Il gruppo criminale aveva inoltre disponibilità di armi ed è stata sequestrata, sempre nella fase delle precedenti indagini, una consistente quantità di stupefacenti, a dimostrazione della capacità operative del sodalizio.

Infine, nel corso delle precedenti attività investigative, sono state arrestate 11 persone in flagranza di reato, sequestrati oltre 50 Kg di stupefacenti (cocaina, hashish e marijuana) ed è stata individuata una piantagione di marijuana.
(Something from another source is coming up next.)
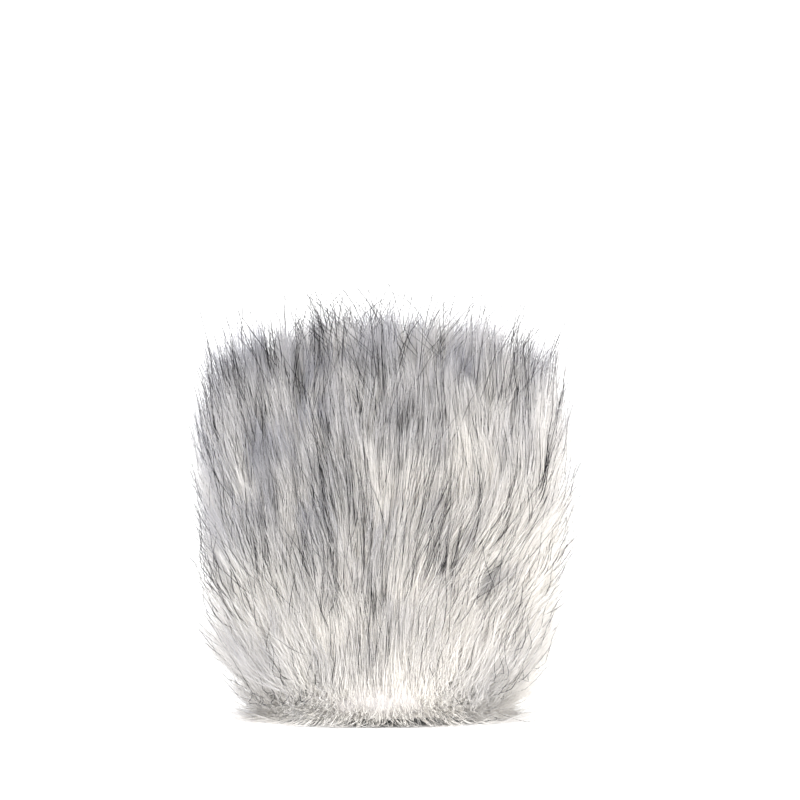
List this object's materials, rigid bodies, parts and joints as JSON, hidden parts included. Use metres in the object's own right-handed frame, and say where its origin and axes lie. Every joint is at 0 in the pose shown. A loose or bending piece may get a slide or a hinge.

Sono stati filmati per diversi mesi dai Carabinieri  quotidiani incontri degli associati nel dehor di un bar ritenuto la base operativa del gruppo (tanto che gli stessi affiliati lo definivano “luogo di lavoro”); in quel luogo e nella via prospiciente, dove si svolge il frequentato mercato rionale del quartiere San Paolo, avvenivano in pieno giorno le consegne da parte degli indagati di denaro provento delle attività economiche controllate dal gruppo, ovvero consegne da parte delle vittime (giocatori d’azzardo, imprenditori, artigiani e negozianti, per un totale di almeno 20 unità) di denaro loro estorto.

Le riprese relative a tali incontri sono molto significative perché consentono di apprezzare il c.d. metodo mafioso attuato dai Crea. L’auspicio della Procura è che altre vittime di questi odiosi atti minatori trovino la forza di denunciare quanto subìto, invitandoli ad assumere l’atteggiamento che rappresenta il solo modo di arrestare e vincere il diffondersi della cultura mafiosa anche in Piemonte.